Sul Corriere della Sera Cazzullo si chiede “quale responsabilità possono portare i ragazzi che vanno a un concerto”. Nessuna, ovviamente. Ma quale responsabilità potevano portare i bambini uccisi a Baghdad e a Bassora e le altre decine di migliaia uccisi dai bombardieri americani e Nato in Afghanistan, in Iraq, in Libia?

Certo, in questi macabri conteggi, c’è un’indubbia differenza fra i bambini uccisi a Manchester e i bambini uccisi dai bombardieri americani e Nato. L’attentatore jihadista di Manchester e i suoi complici (perché tutto fa pensare che questa volta non si tratti di un ‘lupo solitario’ ma di una cellula incistata sul suolo britannico) non solo sapevano che avrebbero ucciso dei bambini ma volevano uccidere dei bambini. I piloti, e anche i non piloti nel caso dei droni, americani e Nato non volevano premeditatamente uccidere dei bambini, anche se sapevano che li avrebbero inevitabilmente uccisi e in una misura molto maggiore di quella che può fare un kamikaze. Gli jihadisti non fanno differenze. Noi occidentali qualche differenza la facciamo ancora. In questa orribile ‘guerra asimmetrica’ c’è in questa differenza il solo punto di vantaggio a nostro favore, sul piano morale, rispetto alla jihad.

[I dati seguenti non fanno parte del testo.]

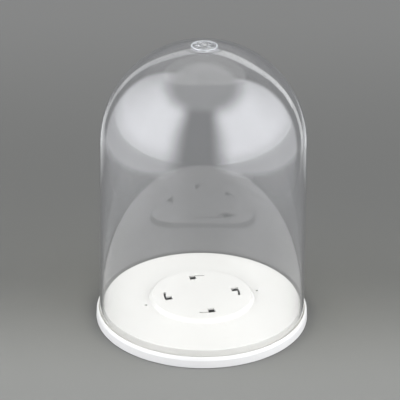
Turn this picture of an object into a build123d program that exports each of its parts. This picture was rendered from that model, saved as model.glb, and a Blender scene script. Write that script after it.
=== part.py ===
from build123d import *
import math
import os

# Humidity dome tray: a clear bell-shaped dome with a rotary vent in its crown,
# standing in the groove of a round white tray on four rubber feet.
# Millimetres, +Z up. Origin: centre of the footprint, on the surface it stands on.
# The tray's two pin holes lie on the X axis.

# ---------------------------------------------------------------- dimensions
FOOT_OUT = 0.5            # how far the feet stand below the tray's rim
Z0 = FOOT_OUT             # height of the tray's rim bottom

# tray, heights above the rim bottom
TRAY_R = 105.0            # outer wall at the lip's shoulder
TRAY_R_FOOT = 105.45      # outer wall at the rim bottom
TRAY_SHOULDER_Z = 7.7     # height of the shoulder, where the lip starts to lean in
LIP_TOP_R = 103.6         # outer edge of the lip top
LIP_Z = 10.7              # lip top
LIP_R_IN = 102.5          # lip inner wall, guides the dome
LIP_FILLET_OUT = 1.0
SHOULDER_FILLET = 2.0
LIP_FILLET_IN = 0.4
GROOVE_Z = 7.5            # groove floor, where the dome stands
DECK_R = 98.15            # deck edge
DECK_Z = 16.3             # deck height at its edge
DECK_FILLET = 0.8
BOSS_FOOT_R = 52.2        # foot of the central boss
BOSS_FOOT_Z = 18.1
BOSS_TOP_R = 49.6         # top edge of the central boss
BOSS_Z = 22.5             # flat top of the boss
BOSS_TOP_FILLET = 1.6
BOSS_FOOT_FILLET = 1.6
WALL = 2.0                # wall of the tray
BOSS_PLATE = 1.9          # thickness of the boss plate

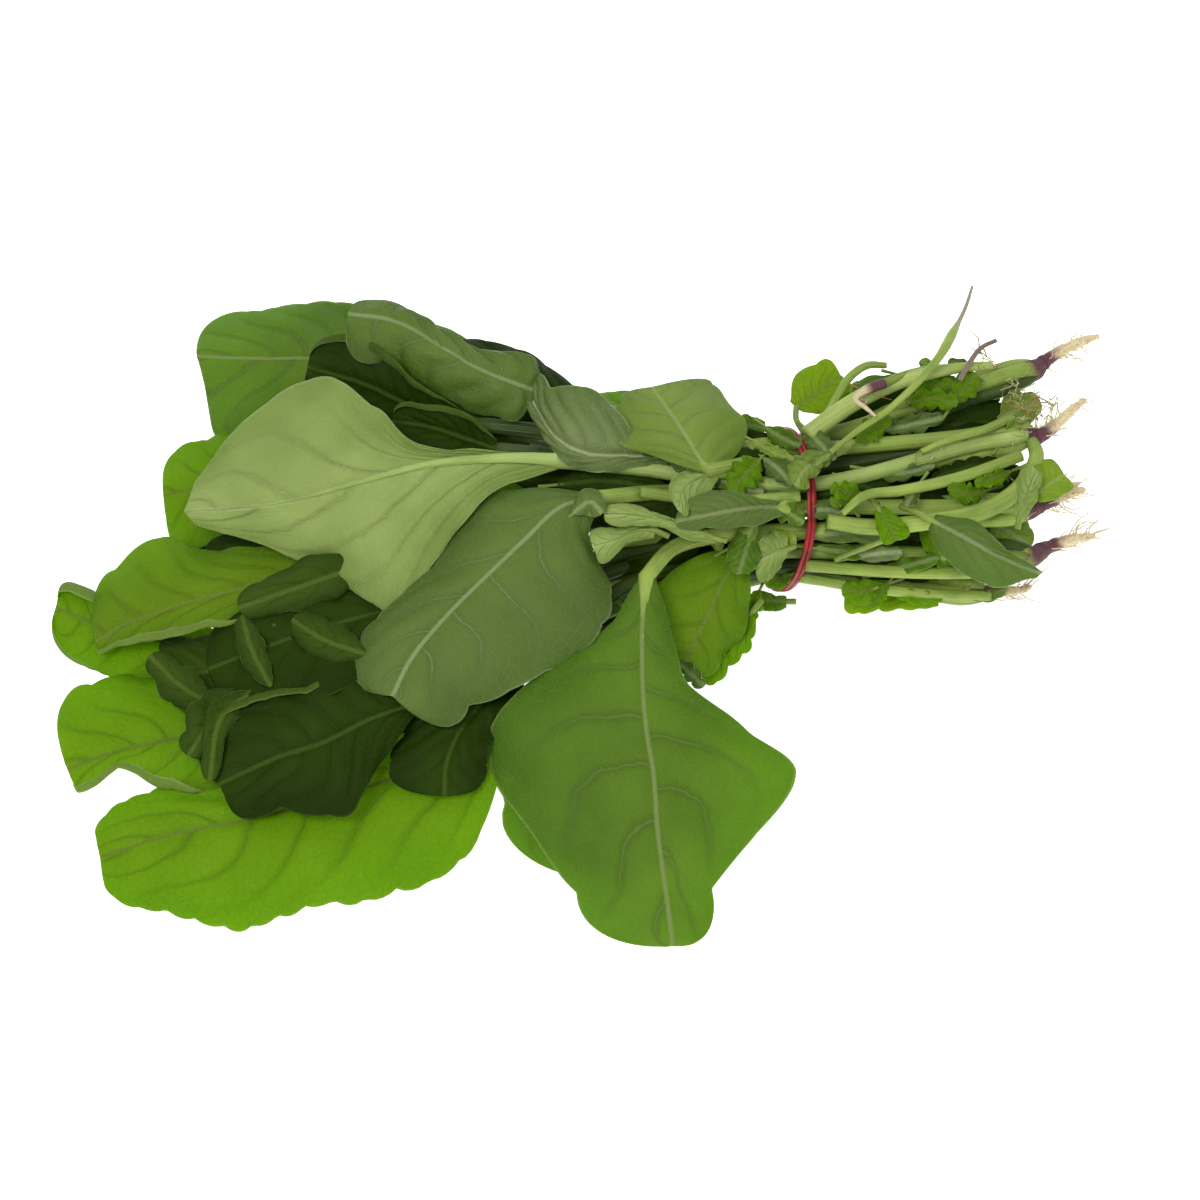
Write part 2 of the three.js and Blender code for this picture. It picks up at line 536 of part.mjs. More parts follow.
// A skin over rings of thirteen corners each, split alike on both faces, with its ends closed
function loft(rings) {
  const vertices = [];
  const rows = rings.map((ring) =>
    ring.map((v) => {
      vertices.push(v);
      return vertices.length - 1;
    }),
  );
  const faces = [];
  const count = rows[0].length;
  for (let i = 0; i + 1 < rows.length; i++) {
    for (let j = 0; j < count; j++) {
      const k = (j + 1) % count;
      const [a, b, c, d] = [rows[i][j], rows[i][k], rows[i + 1][k], rows[i + 1][j]];
      if (j < UPPER_COLUMNS) faces.push([a, d, c], [a, c, b]);
      else faces.push([a, d, b], [b, d, c]);
    }
  }
  const cap = (row) => [
    [row[0], row[1], row[11]],
    [row[0], row[11], row[12]],
    [row[1], row[2], row[10]],
    [row[1], row[10], row[11]],
    [row[2], row[9], row[10]],
    [row[2], row[3], row[9]],
    [row[3], row[8], row[9]],
    [row[3], row[4], row[7]],
    [row[3], row[7], row[8]],
    [row[4], row[5], row[6]],
    [row[4], row[6], row[7]],
  ];
  faces.push(...cap(rows[0]));
  faces.push(...cap(rows.at(-1)).map(([a, b, c]) => [a, c, b]));
  return solidFrom(vertices, faces);
}

const curve = (points) => new THREE.CatmullRomCurve3(points, false, "centripetal");

// The stalk's place on its crown's face. Stalks stand round the face in their order in the tie.
const bunchLeaves = [...leaves, ...plainLeaves];
const allLeaves = [...tuckedLeaves, ...bunchLeaves];
const crownFrames = new Map();
for (const [name, crown] of Object.entries(crowns)) {
  const own = bunchLeaves.filter((leaf) => leaf.crown === name);
  const slots = own.map((leaf) => slotPoint(leaf.slot));
  const centroid = slots.reduce((sum, p) => sum.add(p), new THREE.Vector3()).divideScalar(slots.length);
  const face = seen(crown.at);
  const axis = centroid.clone().sub(face).normalize();
  const side = new THREE.Vector3(0, 0, 1).cross(axis).normalize();
  const rise = axis.clone().cross(side);
  const bearing = slots.map((p) => {
    const off = p.clone().sub(centroid);
    return Math.atan2(off.dot(rise), off.dot(side));
  });
  const round = slots.map((_, i) => i).sort((a, b) => bearing[a] - bearing[b]);
  const step = (2 * Math.PI) / round.length;
  let turnX = 0;
  let turnY = 0;
  round.forEach((i, order) => {
    turnX += Math.cos(bearing[i] - order * step);
    turnY += Math.sin(bearing[i] - order * step);
  });
  const start = Math.atan2(turnY, turnX);
  const seats = new Map();
  round.forEach((i, order) => {
    const angle = start + order * step;
    seats.set(
      own[i].name,
      face
        .clone()
        .addScaledVector(side, SEAT_RADIUS * Math.cos(angle))
        .addScaledVector(rise, SEAT_RADIUS * Math.sin(angle)),
    );
  });
  crownFrames.set(name, { face, axis, seats });
}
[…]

Sul Foglio Giuliano Ferrara, questo acrobata professionale nel manipolare i fatti, scrive: “Attaccare, per non essere attaccati. Annientare, per non essere annientati…E noi, invece di esportare con una violenza incomparabilmente superiore alla loro l’unico modo di vita che preveda la possibilità della pace, invece di rispettare il loro progetto distruggendone le radici sociali e politiche dove risiedono, noi a baloccarci, a piangerci addosso, a ricusare la violenza e l’odio”. Ferrara riprende in toto, quasi aggravandola, la teoria di George W. Bush: esportare la democrazia con la violenza. Questo irresponsabile individuo sembra non rendersi conto, non so se volutamente o meno, che proprio da questa esportazione violenta della democrazia, in Serbia, in Afghanistan, in Iraq, in Somalia e in Libia, è nata la guerra che oggi ci contrappone non solo all’Isis ma, sia pure in forme diverse, all’intero mondo musulmano e anche a quei pochi altri mondi che ci sono restati estranei. Gli effetti devastanti, sia nelle terre arabe che nelle nostre, della ‘teoria Bush’ sono sotto gli occhi di tutti. Ma non di quelli di Ferrara. Che, pare capire (“con una violenza incomparabilmente superiore”), non sarebbe alieno da gettare qualche atomica sul “mondo della violenza e dell’odio”.

Mi piacerebbe anche capire come “l’unico modo di vita che preveda la possibilità della pace” si concili, per fare un esempio recente, con le armi che Trump si appresta a fornire nella misura di 120 miliardi di dollari all’Arabia Saudita, secondo l’accordo firmato l’altro giorno a Riad.

Questo totalitarismo della violenza, dell’odio, dell’orrore non appartiene solo agli jihadisti, appartiene anche a noi. Anzi siamo stati proprio noi, ubbriacati e resi irresponsabili dalla nostra apparente superiorità militare, a provocarlo.